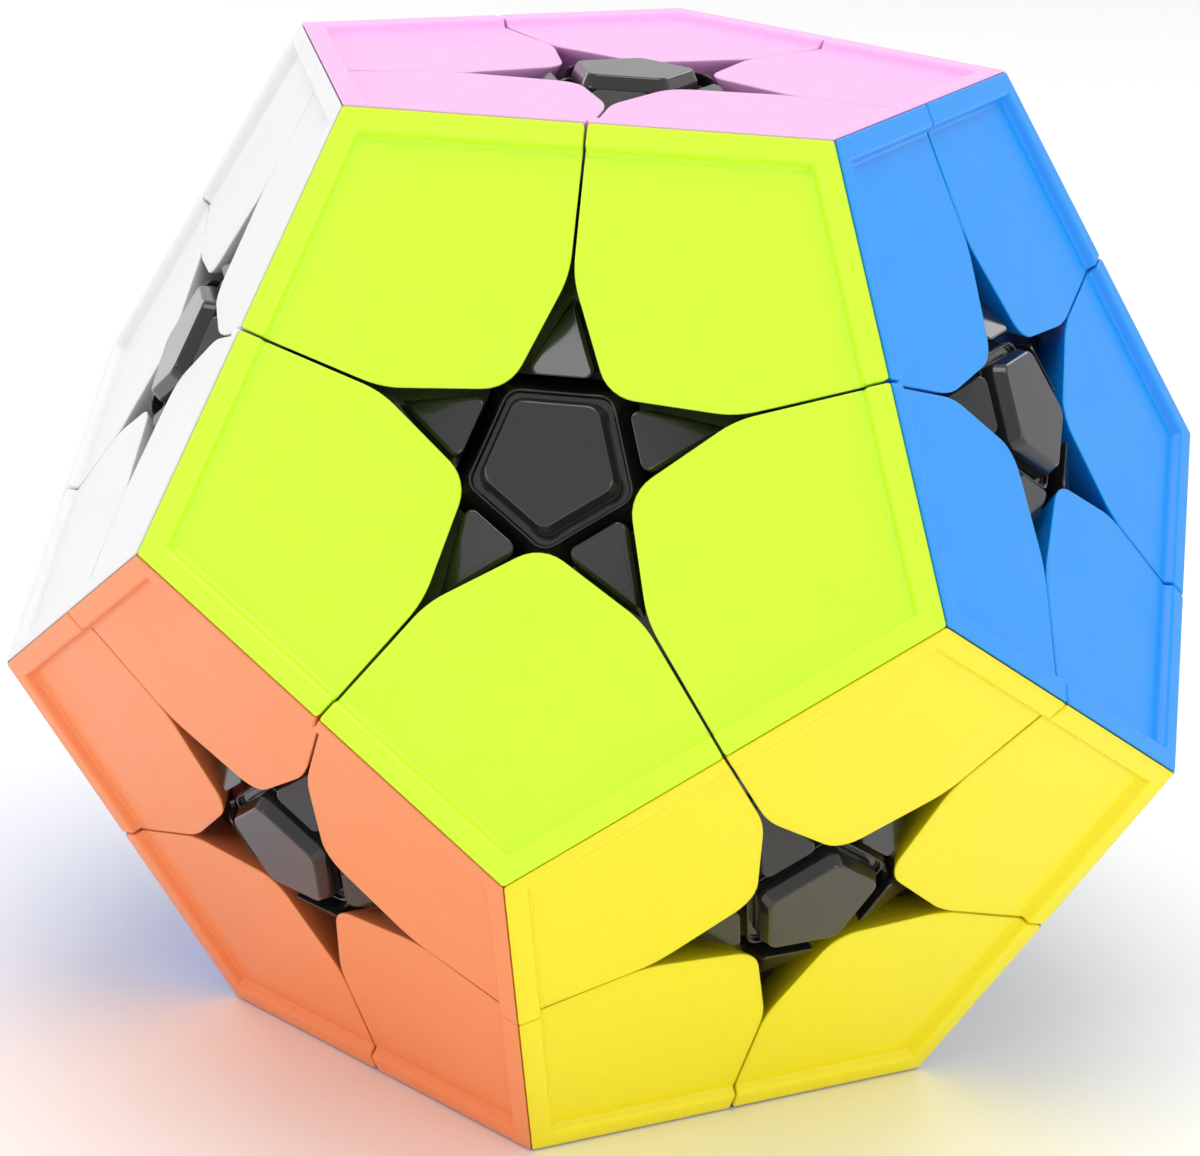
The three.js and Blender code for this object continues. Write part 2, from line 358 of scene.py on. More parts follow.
FOOT_HEIGHT = 25.45  # the black feet end here, straight below the tiles
TILE_BASE = 25.6
STAR_CLEARANCE = 0.08  # from a tile's star sides, at its base, to the flat part of the surface
TILE_REACHES = (24, 18.9, 15)  # where a tile's gap line has a point, from the face's centre
TILE_BASE_REACHES = (27, 24, 22.5)
TIP_ROOT = 27.2  # a tip runs down into its inner edge as far as this
EDGE_SHOULDER = 27.9  # height of an inner edge's body beside its tips
EDGE_RIDGE = 29.9  # height of its back, straight below the puzzle's outer edge
PASSING_CLEARANCE = 0.3  # an inner edge keeps this much more, for the tiles' points to pass
CENTRE_BASE = 20.3
CENTRE_WAIST = 25.8  # where a hub's skirt turns in, towards the star's walls
CENTRE_CLEARANCE = 0.165  # from a hub's sides to the layers beside it
HUB_FLOOR = 22
HUB_BORE = 1.2
HUB_WELL = 2.7
CAP_SEAT = 29.42  # the cap rests on the hub here
PLUG_END = 28.75  # the plug under the cap comes down to here
PLUG_RADIUS = 2.6
SCREW_HEAD_TOP = 28.4
SCREW_END_GAP = 6  # bare shank between a screw's head and its thread
WASHER_RADIUS = 1.6
WASHER_WIDTH = 0.9
WASHER_THICKNESS = 0.3
SPRING_SEAT = 22.1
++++
# [TASK TO COMPLETE]
Write down the full listing again, exactly.

# [TASK RESPONSE]
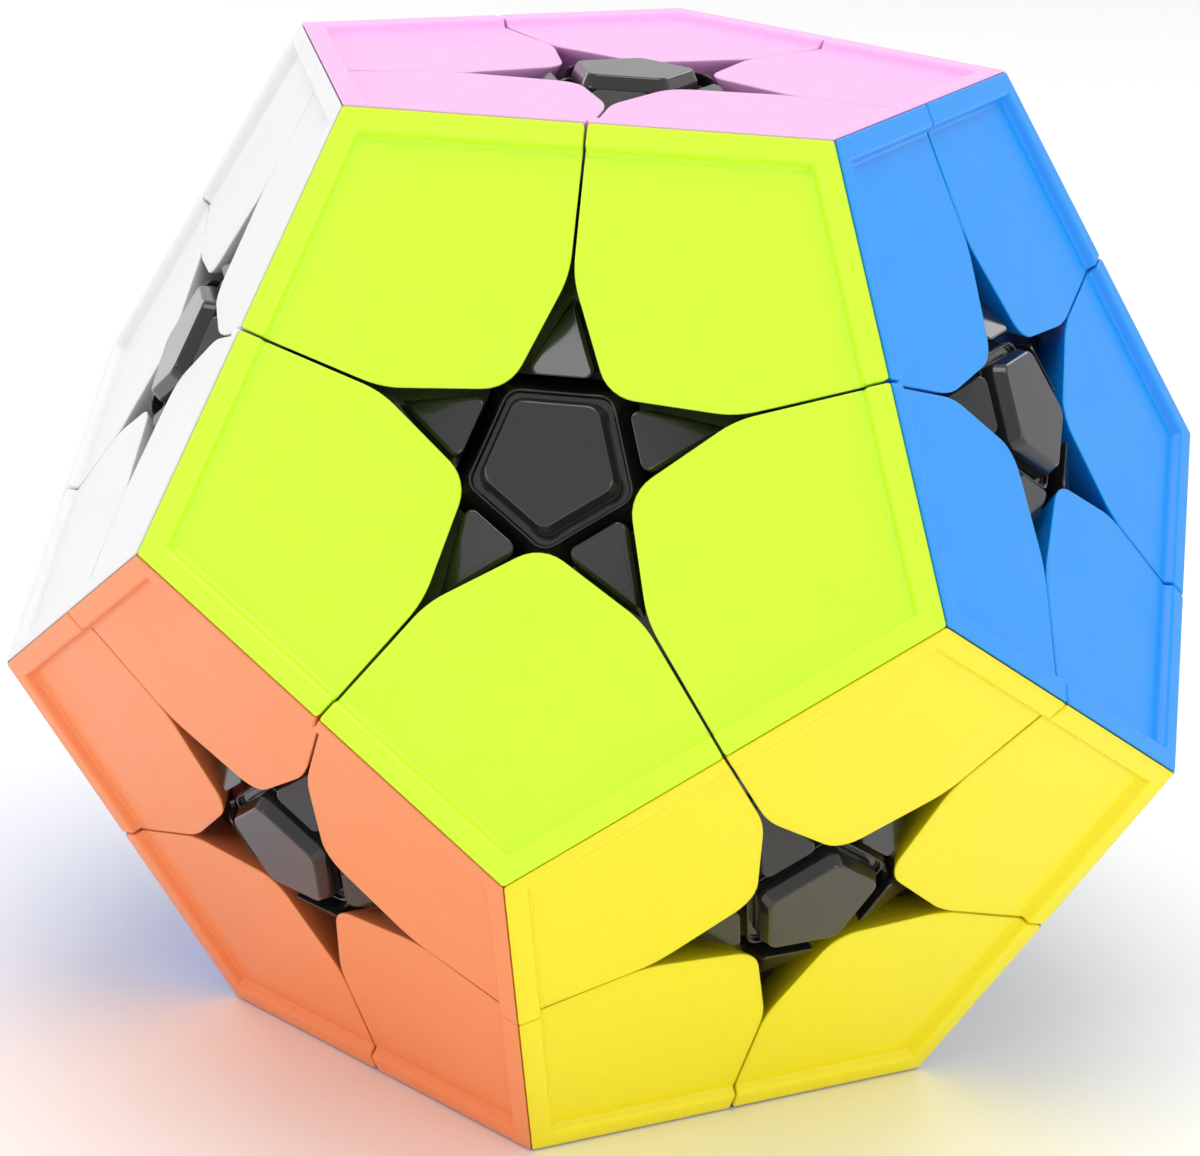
The three.js and Blender code for this object continues. Write part 2, from line 358 of scene.py on. More parts follow.
FOOT_HEIGHT = 25.45  # the black feet end here, straight below the tiles
TILE_BASE = 25.6
STAR_CLEARANCE = 0.08  # from a tile's star sides, at its base, to the flat part of the surface
TILE_REACHES = (24, 18.9, 15)  # where a tile's gap line has a point, from the face's centre
TILE_BASE_REACHES = (27, 24, 22.5)
TIP_ROOT = 27.2  # a tip runs down into its inner edge as far as this
EDGE_SHOULDER = 27.9  # height of an inner edge's body beside its tips
EDGE_RIDGE = 29.9  # height of its back, straight below the puzzle's outer edge
PASSING_CLEARANCE = 0.3  # an inner edge keeps this much more, for the tiles' points to pass
CENTRE_BASE = 20.3
CENTRE_WAIST = 25.8  # where a hub's skirt turns in, towards the star's walls
CENTRE_CLEARANCE = 0.165  # from a hub's sides to the layers beside it
HUB_FLOOR = 22
HUB_BORE = 1.2
HUB_WELL = 2.7
CAP_SEAT = 29.42  # the cap rests on the hub here
PLUG_END = 28.75  # the plug under the cap comes down to here
PLUG_RADIUS = 2.6
SCREW_HEAD_TOP = 28.4
SCREW_END_GAP = 6  # bare shank between a screw's head and its thread
WASHER_RADIUS = 1.6
WASHER_WIDTH = 0.9
WASHER_THICKNESS = 0.3
SPRING_SEAT = 22.1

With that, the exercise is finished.